LPL and Lockheed twice pitched the mission, dubbed OSIRIS, for NASA’s Discovery program of relatively low-cost science missions, but was not selected. An opportunity then emerged to offer a scaled-up version of the mission for the larger New Frontiers program. That version of the mission, now known as OSIRIS-REx (for Origins, Spectral Interpretation, Resource Identification, Security, Regolith Explorer), was selected in 2011 for development.

That selection was both the culmination of years of development but also just the beginning. OSIRIS-REx would face many of the familiar technical and programmatic challenges of any mission, exacerbated by tragedy: Drake, in ill health for several years, died just a few months after NASA selected the mission, making Lauretta the PI. Now he would have to deal with the up and out aspects of managing a mission.

The book offers a detailed insider’s perspective of developing and then operating OSIRIS-REx as it made its way to the asteroid Bennu to collect samples that it returned to Earth last September. For those that have followed the mission, there are not too many new details the book discloses that had not been mentioned throughout the course of the mission, but it was interesting to read how he and the mission team dealt with various obstacles. (One interesting item: at one point Lauretta and the OSIRIS-REx team caught wind that JPL was lobbying NASA Headquarters to cancel the mission, yet to be formally confirmed for development, and devote its resources to the Asteroid Redirect Mission, arguing that ARM was a presidential priority and that it could return tons, not grams of material. NASA decided to proceed with OSIRIS-REx, and ARM soon died.)

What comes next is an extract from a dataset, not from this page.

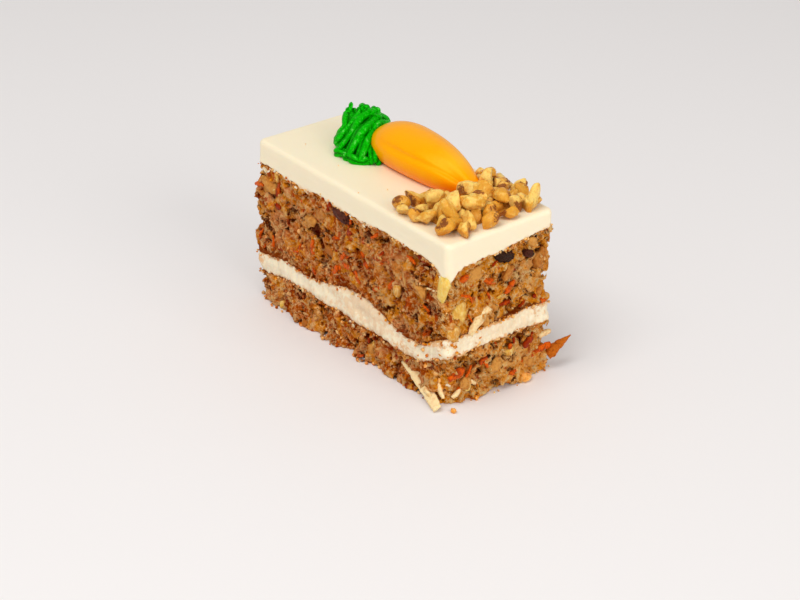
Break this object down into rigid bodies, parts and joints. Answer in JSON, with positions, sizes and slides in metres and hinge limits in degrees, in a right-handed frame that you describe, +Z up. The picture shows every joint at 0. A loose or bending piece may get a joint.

The story of OSIRIS-REx is one of science and engineering, but also of people: “the magnificent ensemble of scientists, engineers, and cosmic aficionados who had rallied together to manifest this vision,” he writes in the book’s epilogue. The journey that started with seeing a newspaper ad continues with samples from an asteroid now being studied in labs by scientists like Lauretta, hoping to better understand our solar system and ourselves—and perhaps be that thing that provides inspiration for another generation.